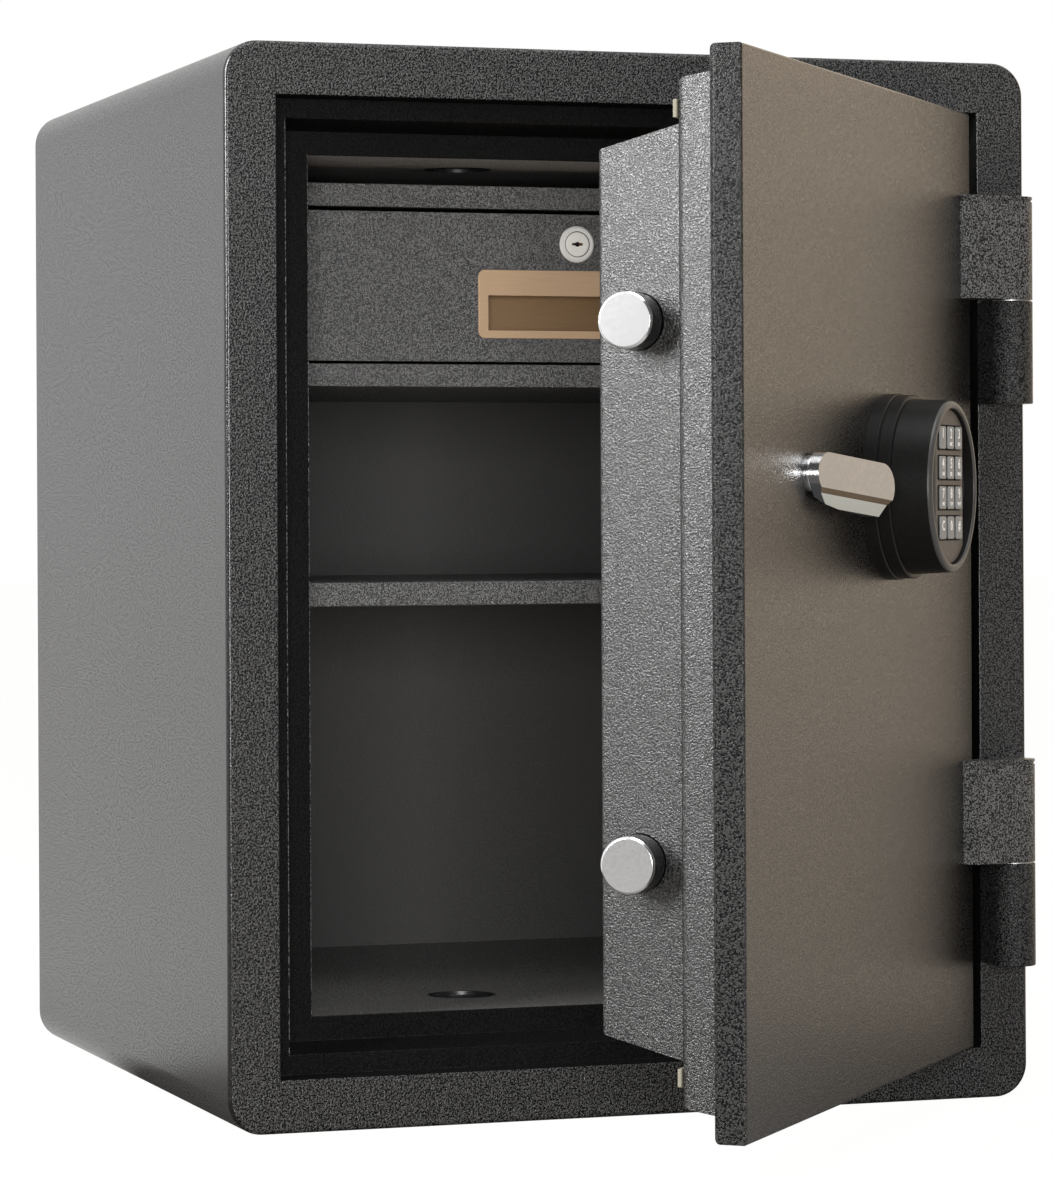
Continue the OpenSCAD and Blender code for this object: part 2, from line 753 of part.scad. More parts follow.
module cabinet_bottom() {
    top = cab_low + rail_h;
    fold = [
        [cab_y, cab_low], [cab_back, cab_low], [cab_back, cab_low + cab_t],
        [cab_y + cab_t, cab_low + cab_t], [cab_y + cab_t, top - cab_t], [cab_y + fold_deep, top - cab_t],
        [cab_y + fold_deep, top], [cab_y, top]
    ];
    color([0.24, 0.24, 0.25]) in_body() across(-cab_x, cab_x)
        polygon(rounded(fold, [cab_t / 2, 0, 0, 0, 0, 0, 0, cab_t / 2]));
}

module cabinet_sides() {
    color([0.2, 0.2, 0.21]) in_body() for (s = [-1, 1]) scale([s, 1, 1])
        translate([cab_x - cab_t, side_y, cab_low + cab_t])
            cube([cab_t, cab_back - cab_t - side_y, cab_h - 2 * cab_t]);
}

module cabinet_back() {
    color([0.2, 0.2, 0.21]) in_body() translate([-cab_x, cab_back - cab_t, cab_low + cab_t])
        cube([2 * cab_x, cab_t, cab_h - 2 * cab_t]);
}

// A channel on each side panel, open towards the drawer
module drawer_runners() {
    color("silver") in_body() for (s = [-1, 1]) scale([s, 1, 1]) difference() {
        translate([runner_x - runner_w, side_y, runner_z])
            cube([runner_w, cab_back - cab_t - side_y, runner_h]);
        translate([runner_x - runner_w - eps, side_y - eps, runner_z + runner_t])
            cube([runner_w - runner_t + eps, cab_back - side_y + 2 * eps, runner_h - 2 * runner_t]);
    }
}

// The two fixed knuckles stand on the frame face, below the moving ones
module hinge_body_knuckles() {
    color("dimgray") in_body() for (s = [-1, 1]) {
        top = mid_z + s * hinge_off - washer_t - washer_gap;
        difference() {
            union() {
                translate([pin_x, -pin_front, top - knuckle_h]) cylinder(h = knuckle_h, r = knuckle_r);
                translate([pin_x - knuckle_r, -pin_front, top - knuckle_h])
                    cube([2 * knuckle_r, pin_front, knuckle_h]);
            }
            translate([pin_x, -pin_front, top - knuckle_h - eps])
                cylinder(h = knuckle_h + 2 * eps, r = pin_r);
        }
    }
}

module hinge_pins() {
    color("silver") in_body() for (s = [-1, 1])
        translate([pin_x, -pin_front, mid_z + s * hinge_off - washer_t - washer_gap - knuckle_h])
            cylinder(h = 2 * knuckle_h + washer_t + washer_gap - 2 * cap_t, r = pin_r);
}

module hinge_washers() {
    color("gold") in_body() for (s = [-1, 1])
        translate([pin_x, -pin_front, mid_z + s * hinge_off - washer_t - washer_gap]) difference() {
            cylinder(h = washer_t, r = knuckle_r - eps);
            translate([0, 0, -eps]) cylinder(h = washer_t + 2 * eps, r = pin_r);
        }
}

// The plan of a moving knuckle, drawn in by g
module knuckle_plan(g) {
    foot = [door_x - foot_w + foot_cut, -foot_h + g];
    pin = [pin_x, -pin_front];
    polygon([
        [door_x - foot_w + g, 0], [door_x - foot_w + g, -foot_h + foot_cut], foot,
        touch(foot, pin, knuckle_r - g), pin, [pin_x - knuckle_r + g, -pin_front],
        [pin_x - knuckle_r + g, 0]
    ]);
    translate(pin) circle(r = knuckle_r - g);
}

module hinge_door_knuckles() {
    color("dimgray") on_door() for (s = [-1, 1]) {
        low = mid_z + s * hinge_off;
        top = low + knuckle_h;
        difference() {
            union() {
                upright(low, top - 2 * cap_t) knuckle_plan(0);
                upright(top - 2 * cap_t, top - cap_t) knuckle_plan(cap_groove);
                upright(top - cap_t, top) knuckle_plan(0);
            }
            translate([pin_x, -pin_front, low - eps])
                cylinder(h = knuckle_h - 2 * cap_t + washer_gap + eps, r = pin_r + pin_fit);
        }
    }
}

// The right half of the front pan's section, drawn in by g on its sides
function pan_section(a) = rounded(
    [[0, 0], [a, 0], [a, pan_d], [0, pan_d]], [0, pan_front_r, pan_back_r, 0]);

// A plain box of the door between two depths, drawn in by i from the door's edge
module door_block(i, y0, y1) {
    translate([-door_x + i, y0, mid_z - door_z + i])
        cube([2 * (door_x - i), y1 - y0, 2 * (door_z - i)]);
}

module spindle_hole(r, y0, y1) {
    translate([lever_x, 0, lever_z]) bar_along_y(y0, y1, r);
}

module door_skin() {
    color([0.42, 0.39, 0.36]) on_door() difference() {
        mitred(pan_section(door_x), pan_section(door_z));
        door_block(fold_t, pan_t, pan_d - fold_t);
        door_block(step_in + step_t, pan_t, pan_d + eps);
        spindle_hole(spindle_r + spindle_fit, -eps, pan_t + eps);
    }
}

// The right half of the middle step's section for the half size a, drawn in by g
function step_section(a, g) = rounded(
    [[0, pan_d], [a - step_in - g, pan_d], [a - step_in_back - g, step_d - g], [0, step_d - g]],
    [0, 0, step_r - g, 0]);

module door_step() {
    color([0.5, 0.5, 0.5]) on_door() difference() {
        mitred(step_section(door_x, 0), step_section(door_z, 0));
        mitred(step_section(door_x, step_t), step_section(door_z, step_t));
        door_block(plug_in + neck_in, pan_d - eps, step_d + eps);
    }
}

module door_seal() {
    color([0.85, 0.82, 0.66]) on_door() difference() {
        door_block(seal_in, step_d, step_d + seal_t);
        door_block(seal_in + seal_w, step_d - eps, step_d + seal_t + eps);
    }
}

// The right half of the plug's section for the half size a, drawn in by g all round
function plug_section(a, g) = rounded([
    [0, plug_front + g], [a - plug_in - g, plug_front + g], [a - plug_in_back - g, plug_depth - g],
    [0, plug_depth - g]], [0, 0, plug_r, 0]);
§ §
> What you should do: Extract the data exactly as given.

> Worked answer:
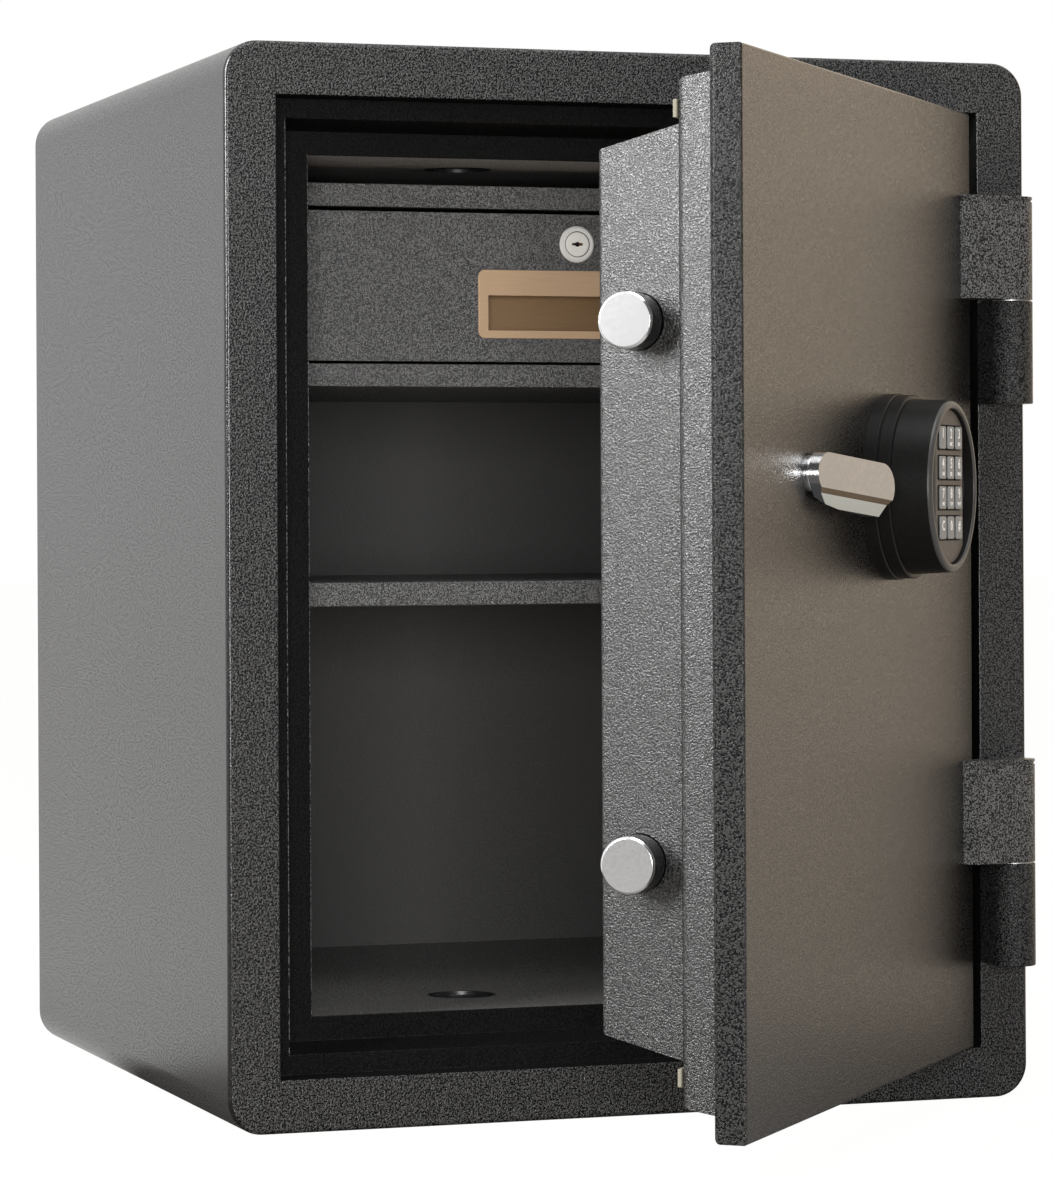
Continue the OpenSCAD and Blender code for this object: part 2, from line 753 of part.scad. More parts follow.
module cabinet_bottom() {
    top = cab_low + rail_h;
    fold = [
        [cab_y, cab_low], [cab_back, cab_low], [cab_back, cab_low + cab_t],
        [cab_y + cab_t, cab_low + cab_t], [cab_y + cab_t, top - cab_t], [cab_y + fold_deep, top - cab_t],
        [cab_y + fold_deep, top], [cab_y, top]
    ];
    color([0.24, 0.24, 0.25]) in_body() across(-cab_x, cab_x)
        polygon(rounded(fold, [cab_t / 2, 0, 0, 0, 0, 0, 0, cab_t / 2]));
}

module cabinet_sides() {
    color([0.2, 0.2, 0.21]) in_body() for (s = [-1, 1]) scale([s, 1, 1])
        translate([cab_x - cab_t, side_y, cab_low + cab_t])
            cube([cab_t, cab_back - cab_t - side_y, cab_h - 2 * cab_t]);
}

module cabinet_back() {
    color([0.2, 0.2, 0.21]) in_body() translate([-cab_x, cab_back - cab_t, cab_low + cab_t])
        cube([2 * cab_x, cab_t, cab_h - 2 * cab_t]);
}

// A channel on each side panel, open towards the drawer
module drawer_runners() {
    color("silver") in_body() for (s = [-1, 1]) scale([s, 1, 1]) difference() {
        translate([runner_x - runner_w, side_y, runner_z])
            cube([runner_w, cab_back - cab_t - side_y, runner_h]);
        translate([runner_x - runner_w - eps, side_y - eps, runner_z + runner_t])
            cube([runner_w - runner_t + eps, cab_back - side_y + 2 * eps, runner_h - 2 * runner_t]);
    }
}

// The two fixed knuckles stand on the frame face, below the moving ones
module hinge_body_knuckles() {
    color("dimgray") in_body() for (s = [-1, 1]) {
        top = mid_z + s * hinge_off - washer_t - washer_gap;
        difference() {
            union() {
                translate([pin_x, -pin_front, top - knuckle_h]) cylinder(h = knuckle_h, r = knuckle_r);
                translate([pin_x - knuckle_r, -pin_front, top - knuckle_h])
                    cube([2 * knuckle_r, pin_front, knuckle_h]);
            }
            translate([pin_x, -pin_front, top - knuckle_h - eps])
                cylinder(h = knuckle_h + 2 * eps, r = pin_r);
        }
    }
}

module hinge_pins() {
    color("silver") in_body() for (s = [-1, 1])
        translate([pin_x, -pin_front, mid_z + s * hinge_off - washer_t - washer_gap - knuckle_h])
            cylinder(h = 2 * knuckle_h + washer_t + washer_gap - 2 * cap_t, r = pin_r);
}

module hinge_washers() {
    color("gold") in_body() for (s = [-1, 1])
        translate([pin_x, -pin_front, mid_z + s * hinge_off - washer_t - washer_gap]) difference() {
            cylinder(h = washer_t, r = knuckle_r - eps);
            translate([0, 0, -eps]) cylinder(h = washer_t + 2 * eps, r = pin_r);
        }
}

// The plan of a moving knuckle, drawn in by g
module knuckle_plan(g) {
    foot = [door_x - foot_w + foot_cut, -foot_h + g];
    pin = [pin_x, -pin_front];
    polygon([
        [door_x - foot_w + g, 0], [door_x - foot_w + g, -foot_h + foot_cut], foot,
        touch(foot, pin, knuckle_r - g), pin, [pin_x - knuckle_r + g, -pin_front],
        [pin_x - knuckle_r + g, 0]
    ]);
    translate(pin) circle(r = knuckle_r - g);
}

module hinge_door_knuckles() {
    color("dimgray") on_door() for (s = [-1, 1]) {
        low = mid_z + s * hinge_off;
        top = low + knuckle_h;
        difference() {
            union() {
                upright(low, top - 2 * cap_t) knuckle_plan(0);
                upright(top - 2 * cap_t, top - cap_t) knuckle_plan(cap_groove);
                upright(top - cap_t, top) knuckle_plan(0);
            }
            translate([pin_x, -pin_front, low - eps])
                cylinder(h = knuckle_h - 2 * cap_t + washer_gap + eps, r = pin_r + pin_fit);
        }
    }
}

// The right half of the front pan's section, drawn in by g on its sides
function pan_section(a) = rounded(
    [[0, 0], [a, 0], [a, pan_d], [0, pan_d]], [0, pan_front_r, pan_back_r, 0]);

// A plain box of the door between two depths, drawn in by i from the door's edge
module door_block(i, y0, y1) {
    translate([-door_x + i, y0, mid_z - door_z + i])
        cube([2 * (door_x - i), y1 - y0, 2 * (door_z - i)]);
}

module spindle_hole(r, y0, y1) {
    translate([lever_x, 0, lever_z]) bar_along_y(y0, y1, r);
}

module door_skin() {
    color([0.42, 0.39, 0.36]) on_door() difference() {
        mitred(pan_section(door_x), pan_section(door_z));
        door_block(fold_t, pan_t, pan_d - fold_t);
        door_block(step_in + step_t, pan_t, pan_d + eps);
        spindle_hole(spindle_r + spindle_fit, -eps, pan_t + eps);
    }
}

// The right half of the middle step's section for the half size a, drawn in by g
function step_section(a, g) = rounded(
    [[0, pan_d], [a - step_in - g, pan_d], [a - step_in_back - g, step_d - g], [0, step_d - g]],
    [0, 0, step_r - g, 0]);

module door_step() {
    color([0.5, 0.5, 0.5]) on_door() difference() {
        mitred(step_section(door_x, 0), step_section(door_z, 0));
        mitred(step_section(door_x, step_t), step_section(door_z, step_t));
        door_block(plug_in + neck_in, pan_d - eps, step_d + eps);
    }
}

module door_seal() {
    color([0.85, 0.82, 0.66]) on_door() difference() {
        door_block(seal_in, step_d, step_d + seal_t);
        door_block(seal_in + seal_w, step_d - eps, step_d + seal_t + eps);
    }
}

// The right half of the plug's section for the half size a, drawn in by g all round
function plug_section(a, g) = rounded([
    [0, plug_front + g], [a - plug_in - g, plug_front + g], [a - plug_in_back - g, plug_depth - g],
    [0, plug_depth - g]], [0, 0, plug_r, 0]);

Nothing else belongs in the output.